Consider some class/struct

struct Foo{
    int val = 0;
    std::unique_ptr<Foo> child_a = NULL;
    std::unique_ptr<Foo> child_b = NULL;
    Foo(int val_):val(val_){}
    ~Foo(){std::cout<<"Deleting foo "<<val<<std::endl;}
};

as you might construct in a doubly linked list/binary tree or similar.

Now, consider that in such a list we have several such Foos which point to each other in a tree like fashion e.g. through

std::unique_ptr<Foo> root = std::make_unique<Foo>(Foo(0));
root->child_a = std::make_unique<Foo>(Foo(1));
root->child_b = std::make_unique<Foo>(Foo(2));
root->child_a->child_a = std::make_unique<Foo>(Foo(3));
root->child_a->child_b = std::make_unique<Foo>(Foo(4));
root->child_b->child_a = std::make_unique<Foo>(Foo(5));
root->child_b->child_b = std::make_unique<Foo>(Foo(6));

In this context, if I write

root = NULL

then all the linked children get deleted and I get output that looks something like

Deleting foo 0
Deleting foo 1
Deleting foo 3
Deleting foo 4
Deleting foo 2
Deleting foo 5
Deleting foo 6

My question then, is what exactly is happening when I do something like this

root = std::move(root->child_a);

The output in such a situation looks like

Deleting foo 0
Deleting foo 2
Deleting foo 5
Deleting foo 6

leaving only the child_a branch in place of the original root as one might hope.

But looking at this I realise I'm not completely sure how the std::move works under the hood here, and the "expected behavior" really seems to be taking the self-referential move for granted. I had always broadly thought that a move like this

a=std::move(b);

functioned very roughly as

a = NULL;
b.release();
a.get() = b.get();

but of course this can't be right here, because the first NULL would destruct b before it could replace the a which has just been removed.

Instead I imagine something like this is happening

b.release();
c = b.get();
a = NULL;
a.get() = c;

such that b is moved into some new raw pointer c so that a can be deleted without interfering with the original b.

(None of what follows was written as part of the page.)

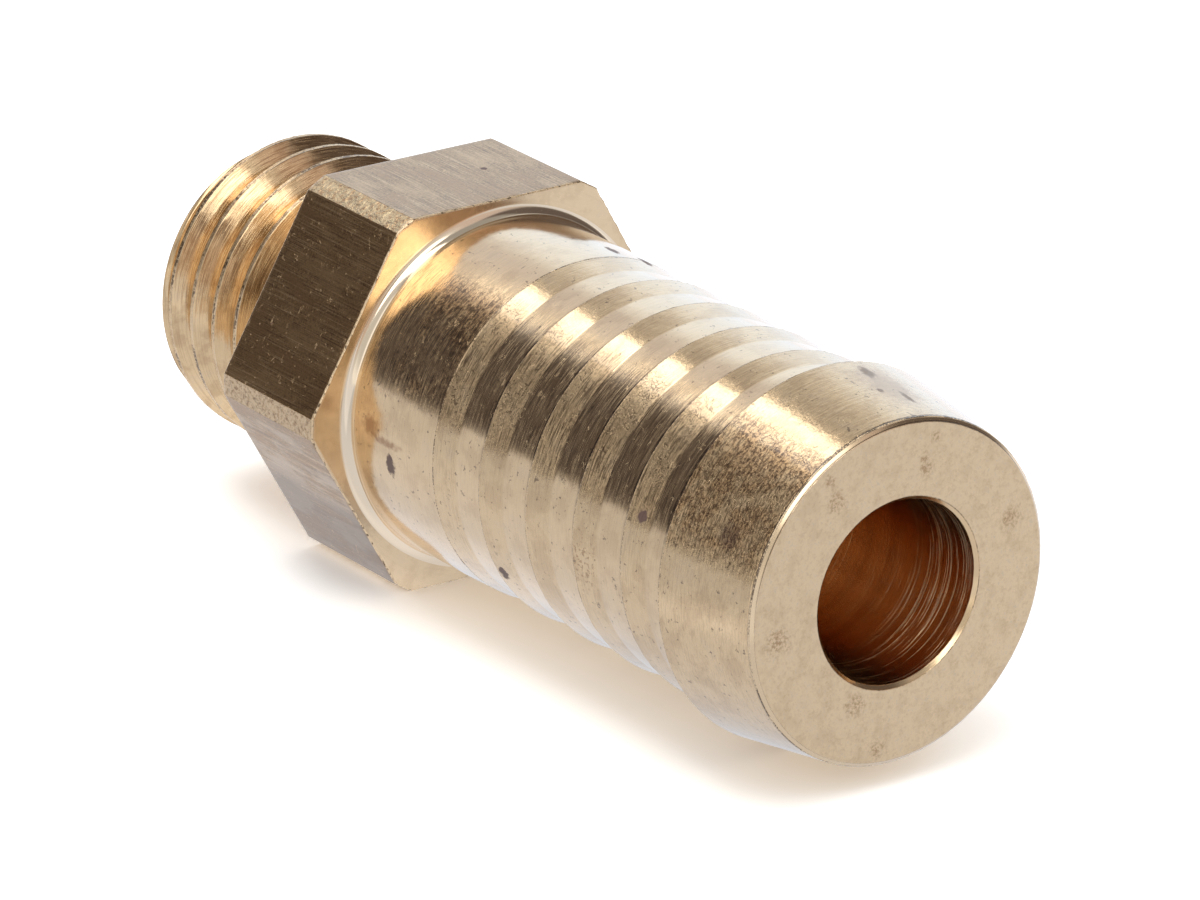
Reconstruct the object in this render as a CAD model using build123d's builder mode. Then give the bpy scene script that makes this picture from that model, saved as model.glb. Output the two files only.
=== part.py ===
from build123d import *
import os
from math import radians, sqrt, tan

# Brass hose adapter: a barbed hose tail, a hexagon and a male thread, turned from one bar.
# Millimetres. The axis lies along X and the hose end points to +X.
# The origin is on the axis, in the plane of the shoulder between the hexagon and the thread.
# The adapter lies on one flat of its hexagon, so two of the flats face straight up and down.

# Hexagon, with its corners turned off a little way out from the flats
hex_across_flats = 15.0
hex_length = 6.0
hex_corner_height = 0.925

# Hose tail, with its lengths measured back from the hose end; heights are steps in radius
tail_length = 24.9
shoulder_height = 0.7
shank_height = 0.05
shank_fillet = 0.4
nose_length = 4.65
nose_height = 0.65
nose_taper_height = 0.675
nose_edge_chamfer = 0.15

# Barbs: each is a short cone with a sharp step towards the hexagon
barb_count = 5
barb_pitch = 2.95
barb_height = 0.175
barb_land_length = 1.25

# Male thread M12 x 1.5, with a lead-in at its end and a relief against the shoulder
thread_diameter = 12.0
thread_pitch = 1.5
thread_length = 9.0
thread_lead_in_height = 0.7
thread_lead_in_length = 0.85
relief_depth = 0.18
relief_length = 2.2
relief_slope_length = 0.6

# Bore, straight through
bore_diameter = 7.0
bore_mouth_chamfer = 0.15

# Form of the thread: flanks at 60 degrees to each other and a narrow flat on the crest
thread_flank_angle = 30.0
thread_depth = 17 / 24 * thread_pitch * sqrt(3) / 2
thread_crest_flat = thread_pitch / 8

# Diameters, each stepped from the one beside it
hex_corner_diameter = hex_across_flats + 2 * hex_corner_height
shank_diameter = hex_across_flats - 2 * shoulder_height
barb_diameter = shank_diameter - 2 * shank_height
barb_root_diameter = barb_diameter - 2 * barb_height
nose_diameter = barb_root_diameter + 2 * nose_height
nose_end_diameter = nose_diameter - 2 * nose_taper_height
thread_core_diameter = thread_diameter - 2 * thread_depth
thread_end_diameter = thread_diameter - 2 * thread_lead_in_height
relief_diameter = thread_core_diameter - 2 * relief_depth

# The ridge starts outside the thread's end, reaches into the core and is cut to its envelope
ridge_lead_turns = 1.22
ridge_embedding = 0.1
envelope_margin = 0.5

# Places along the axis
hose_end_x = hex_length + tail_length
nose_step_x = hose_end_x - nose_length
shank_end_x = nose_step_x - barb_count * barb_pitch
thread_end_x = -thread_length
ridge_start_x = thread_end_x - ridge_lead_turns * thread_pitch


def ridge_section():
    """Section of the thread ridge: along the axis, and outwards from the thread's core."""
    half_crest = thread_crest_flat / 2
    half_foot = half_crest + (thread_depth + ridge_embedding) * tan(radians(thread_flank_angle))
    return [
        (-half_foot, -ridge_embedding),
        (half_foot, -ridge_embedding),
        (half_crest, thread_depth),
        (-half_crest, thread_depth),
    ]


def envelope_section():
    """Half section of the turned blank under the thread, left open above the crests."""
    crest_radius = thread_diameter / 2
    outer_radius = crest_radius + envelope_margin
    end_radius = thread_end_diameter / 2
    relief_radius = relief_diameter / 2
    lead_in_run = thread_lead_in_length / (crest_radius - end_radius)
    relief_run = relief_slope_length / (crest_radius - relief_radius)
    return [
        (thread_end_x, 0),
        (thread_end_x, end_radius),
        (thread_end_x + lead_in_run * (outer_radius - end_radius), outer_radius),
        (-relief_length - relief_run * (outer_radius - relief_radius), outer_radius),
        (-relief_length, relief_radius),
        (-relief_length, 0),
    ]


def core_section():
    """Half section of the thread's core and of the relief against the shoulder."""
    return [
        (thread_end_x, 0),
        (thread_end_x, thread_core_diameter / 2),
        (-relief_length - relief_slope_length, thread_core_diameter / 2),
        (-relief_length, relief_diameter / 2),
        (0, relief_diameter / 2),
        (0, 0),
    ]


def barb_section(index):
    """Half section of one barb, counted from the nose towards the hexagon."""
    crest_x = nose_step_x - (index + 1) * barb_pitch
    return [
        (crest_x, 0),
        (crest_x, barb_diameter / 2),
        (crest_x + barb_land_length, barb_root_diameter / 2),
        (crest_x + barb_land_length, 0),
    ]


def nose_section():
    """Half section of the nose: a cone that is widest where it holds the hose."""
    return [
        (nose_step_x, 0),
        (nose_step_x, nose_diameter / 2),
        (hose_end_x, nose_end_diameter / 2),
        (hose_end_x, 0),
    ]


def circles_of(part, diameter):
    """The circular edges of one diameter."""
    circles = part.edges().filter_by(GeomType.CIRCLE)
    return circles.filter_by(lambda edge: abs(2 * edge.radius - diameter) < 1e-3)


# Thread ridge: one tooth swept round the core and cut to the turned blank
with BuildPart() as thread_ridge:
    with BuildLine():
        ridge_path = Helix(
            pitch=thread_pitch,
            height=-ridge_start_x,
            radius=thread_core_diameter / 2,
            center=(ridge_start_x, 0, 0),
            direction=(1, 0, 0),
        )
    ridge_start = ridge_path @ 0
    axis_direction = Vector(1, 0, 0)
    outwards = Vector(0, ridge_start.Y, ridge_start.Z).normalized()
    ridge_plane = Plane(ridge_start, x_dir=axis_direction, z_dir=axis_direction.cross(outwards))
    with BuildSketch(ridge_plane):
        Polygon(*ridge_section(), align=None)
    sweep(is_frenet=True)

    with BuildSketch(Plane.XZ):
        Polygon(*envelope_section(), align=None)
    revolve(axis=Axis.X, mode=Mode.INTERSECT)

with BuildPart() as adapter_body:
    # Hexagon: hexagonal bar with its corners turned off
    with BuildSketch(Plane.YZ):
        RegularPolygon(hex_across_flats / 2, side_count=6, major_radius=False)
        Circle(hex_corner_diameter / 2, mode=Mode.INTERSECT)
    extrude(amount=hex_length)

    # Hose tail: shank, root of the barbs, barbs and nose
    with BuildSketch(Plane.XZ):
        Rectangle(shank_end_x, shank_diameter / 2, align=Align.MIN)
        Rectangle(nose_step_x, barb_root_diameter / 2, align=Align.MIN)
        for index in range(barb_count):
            Polygon(*barb_section(index), align=None)
        Polygon(*nose_section(), align=None)
    revolve(axis=Axis.X)
    fillet(circles_of(adapter_body, shank_diameter).sort_by(Axis.X)[0], shank_fillet)
    chamfer(circles_of(adapter_body, nose_end_diameter).sort_by(Axis.X)[-1], nose_edge_chamfer)

    # Thread
    with BuildSketch(Plane.XZ):
        Polygon(*core_section(), align=None)
    revolve(axis=Axis.X)
    add(thread_ridge.part)

    # Bore, with both mouths broken
    with BuildSketch(Plane.YZ.offset(thread_end_x)):
        Circle(bore_diameter / 2)
    extrude(amount=thread_length + hose_end_x, mode=Mode.SUBTRACT)
    chamfer(circles_of(adapter_body, bore_diameter), bore_mouth_chamfer)

adapter_body.part.label = "adapter_body"
os.makedirs("parts", exist_ok=True)
export_step(adapter_body.part, "parts/adapter_body.step")
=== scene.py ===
import math

import bpy
import numpy as np
from mathutils import Matrix, Vector


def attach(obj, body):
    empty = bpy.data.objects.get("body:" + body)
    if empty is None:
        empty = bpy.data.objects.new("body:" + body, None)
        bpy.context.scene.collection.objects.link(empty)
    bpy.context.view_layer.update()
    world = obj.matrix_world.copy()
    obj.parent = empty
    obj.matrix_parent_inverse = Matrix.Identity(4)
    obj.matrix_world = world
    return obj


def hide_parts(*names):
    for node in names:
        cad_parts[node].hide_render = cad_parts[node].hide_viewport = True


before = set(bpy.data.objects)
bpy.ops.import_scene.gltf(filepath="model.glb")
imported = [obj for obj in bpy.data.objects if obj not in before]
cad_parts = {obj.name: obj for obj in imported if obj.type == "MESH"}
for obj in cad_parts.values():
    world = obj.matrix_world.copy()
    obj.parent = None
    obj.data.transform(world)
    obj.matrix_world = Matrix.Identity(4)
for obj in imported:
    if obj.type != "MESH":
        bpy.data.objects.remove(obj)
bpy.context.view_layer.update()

# Brass hose adapter lying on a white table under soft studio light.
# Sizes are in millimetres here and become metres where a mesh, lamp or camera is made.
# The axis lies along X, the hose end points to +X, and the origin is in the thread's shoulder.
# Angles round the axis start at +Y and turn towards +Z.

MM = 0.001

# Hexagon
HEX_APOTHEM = 7.5
HEX_CORNER_RADIUS = 8.4235
HEX_LENGTH = 6.0
HEX_EDGE_WIDTH = 0.05
HEX_EDGE_MIDDLE = 0.015

# Hose tail
HOSE_END_X = 30.9
NOSE_STEP_X = 26.25
NOSE_RADIUS = 7.225
NOSE_END_RADIUS = 6.55
NOSE_CHAMFER = 0.15
BARB_COUNT = 5
BARB_PITCH = 2.95
BARB_RADIUS = 6.75
BARB_ROOT_RADIUS = 6.575
BARB_LAND = 1.25
# Widths of the root beside the barbs' and the nose's steps that take painted shade
BARB_STEP_SHADE = 0.22
NOSE_STEP_SHADE = 0.80
SHANK_RADIUS = 6.8
SHANK_FILLET = 0.4
SHANK_SWELL_LENGTH = 2.0

# Thread
THREAD_RADIUS = 6.0
THREAD_PITCH = 1.5
THREAD_END_X = -9.0
THREAD_END_RADIUS = 5.3
LEAD_IN_LENGTH = 0.85
RELIEF_RADIUS = 4.9
RELIEF_X = -2.2
RELIEF_SLOPE = 0.6
RELIEF_FILLET = 0.05
HALF_FLANK_ANGLE = math.radians(30)
CORE_RADIUS = THREAD_RADIUS - 17 / 24 * THREAD_PITCH * math.sqrt(3) / 2
CREST_HALF_WIDTH = THREAD_PITCH / 16
CREST_HOLLOW = 0.02
ROOT_SOFTNESS = 0.03
HELIX_START_X = THREAD_END_X - 1.22 * THREAD_PITCH
HELIX_START_ANGLE = 90.0

# Bore
BORE_RADIUS = 3.5
BORE_CHAMFER = 0.15
BORE_MOUTH_LENGTH = 0.5

# Rounding and wear of the edges
EDGE_ROUNDING = 0.03
MOUTH_ROUNDING = 0.02
TAIL_EDGE_WEAR = 0.008
THREAD_EDGE_WEAR = 0.007
HEX_BURR = 0.03
HEX_BITE = 0.03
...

But it took a bit of thought an experimentation to try to figure out what is going on here, and I'm still not sure, which is a bit unnerving when a) reading code with such uses whilst b) the vast majority of tutorials I can find on unique_ptrs just don't mention what to expect when moving nested pointers to each other.

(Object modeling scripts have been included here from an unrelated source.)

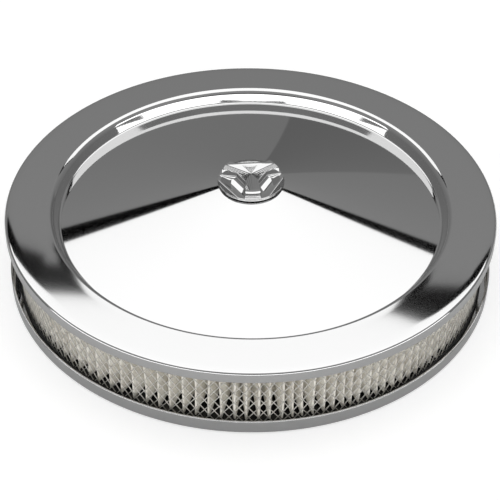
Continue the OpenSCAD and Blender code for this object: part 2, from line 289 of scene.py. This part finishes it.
def turned(name, profile, material, steps=600):
    """A closed profile carried round the axis: point (r, z) becomes
    (r cos t, r sin t, z), and its normal turns with it. The profile runs with the solid on
    its left and has rows r, z, nr, nz."""
    profile = np.asarray(profile, float)
    count = len(profile)
    t = np.linspace(0, 2 * np.pi, steps, endpoint=False)[:, None]
    r, z, nr, nz = profile.T
    points = np.stack([r * np.cos(t), r * np.sin(t), np.broadcast_to(z, (steps, count))], -1)
    normals = np.stack([nr * np.cos(t), nr * np.sin(t), np.broadcast_to(nz, (steps, count))], -1)
    i, j = np.mgrid[:steps, :count]
    after_i, after_j = (i + 1) % steps, (j + 1) % count
    faces = np.stack([i * count + j, after_i * count + j, after_i * count + after_j,
                      i * count + after_j], -1).reshape(-1, 4)
    # two profile points in one place make a sharp corner, and no face lies between them
    step = np.roll(profile[:, :2], -1, 0) - profile[:, :2]
    keep = np.hypot(*step.T)[None, :] > 1e-9
    faces = faces[np.broadcast_to(keep, (steps, count)).ravel()]
    piece = mesh_object(name, points, faces, material)
    piece.data.normals_split_custom_set_from_vertices(normals.reshape(-1, 3))
    return piece


def corner(r, z, before, after):
    """A sharp corner of a profile: one place with the normal angles before and after it."""
    b, a = math.radians(before), math.radians(after)
    return [[r, z, math.cos(b), math.sin(b)], [r, z, math.cos(a), math.sin(a)]]


chrome, tree = new_material("bright chrome plate on polished steel")
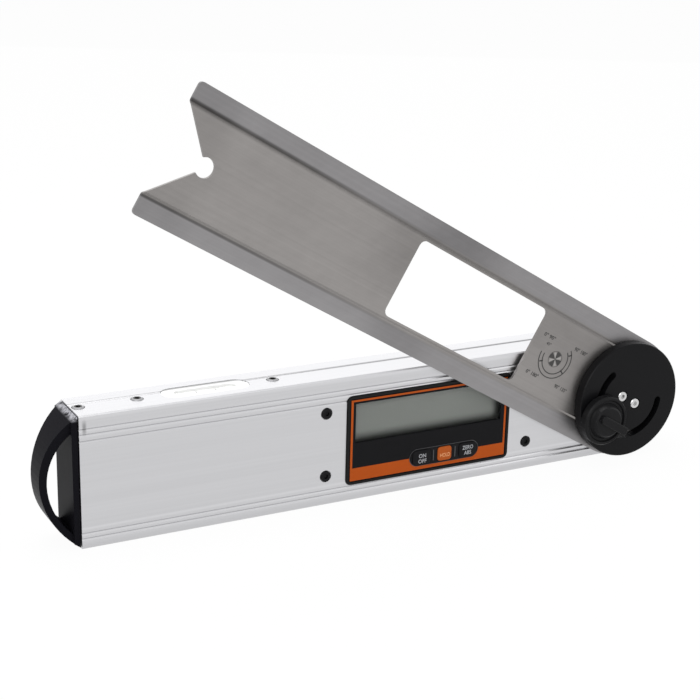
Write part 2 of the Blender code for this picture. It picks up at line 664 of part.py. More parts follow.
def make_lcd(mat):
    """The display glass behind the ledge."""
    (left, low), _, (right, high), _ = lcd_opening()
    outline = box(left - LCD_OVERLAP, right + LCD_OVERLAP, low - LCD_OVERLAP, high + LCD_OVERLAP)
    return prism("lcd_panel", outline, FRONT + LCD_FRONT, FRONT + LCD_FRONT + LCD_THICKNESS, "Y", mat)


def make_board(mat):
    """The circuit board behind the display."""
    length = BEZEL_LENGTH + 2 * BOARD_MARGIN
    outline = centred(BEZEL_MID_X, BEZEL_MID_Z, length, BEZEL_HEIGHT)
    return prism("circuit_board", outline, FRONT + BOARD_FRONT, FRONT + BOARD_BACK, "Y", mat)


def make_tray(mat):
    """The tray that the front screws hold: a plate behind the board, four bosses and the cup of the cell."""
    length = BEZEL_LENGTH + 2 * TRAY_MARGIN
    low = WALL + TRAY_BELOW
    high = BODY_HEIGHT - WALL - TRAY_ABOVE
    outline = centred(BEZEL_MID_X, (low + high) / 2, length, high - low, BEZEL_CORNER)
    back = TRAY_FRONT + TRAY_THICKNESS
    tray = prism("module_tray", outline, FRONT + TRAY_FRONT, FRONT + back, "Y", mat)
    for x, z in tray_screw_places():
        boss = circle(x, z, TRAY_BOSS_RADIUS, SMALL_STEPS)
        join(tray, prism("tray_boss", boss, FRONT + WALL + GAP, FRONT + back - WELD, "Y"))
        hole = circle(x, z, SCREW_RADIUS + GAP, SMALL_STEPS)
        cut(tray, hole, FRONT, FRONT + SCREW_HEAD - SCREW_PROUD + SCREW_LENGTH + GAP)
    cup_radius = CELL_RADIUS + GAP + CELL_CUP_WALL
    cup_floor = CELL_FRONT - 2 * GAP - CELL_CONTACT
    cup = circle(BEZEL_MID_X, BEZEL_MID_Z, cup_radius, FINE_STEPS // 2)
    join(tray, prism("cell_cup", cup, FRONT + TRAY_FRONT + WELD, FRONT + CELL_CAP_FRONT - GAP, "Y"))
    cut(tray, circle(BEZEL_MID_X, BEZEL_MID_Z, CELL_RADIUS + GAP, FINE_STEPS // 2), FRONT + cup_floor, BACK)
    return tray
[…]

Can anyone elaborate what is actually happening here and perhaps point me to a good resource?

CodePudding user response:

from cppreference

std::unique_ptr<T,Deleter>::reset

void reset( pointer ptr = pointer() ) noexcept;

Given current_ptr, the pointer that was managed by *this, performs the following actions, in this order:

  1. Saves a copy of the current pointer old_ptr = current_ptr
  2. Overwrites the current pointer with the argument current_ptr = ptr
  3. If the old pointer was non-empty, deletes the previously managed object if(old_ptr) get_deleter()(old_ptr).

std::unique_ptr<T,Deleter>::operator=

unique_ptr& operator=( unique_ptr&& r ) noexcept;

Move assignment operator. Transfers ownership from r to *this as if by calling reset(r.release()) followed by an assignment of get_deleter() from std::forward<Deleter>(r.get_deleter())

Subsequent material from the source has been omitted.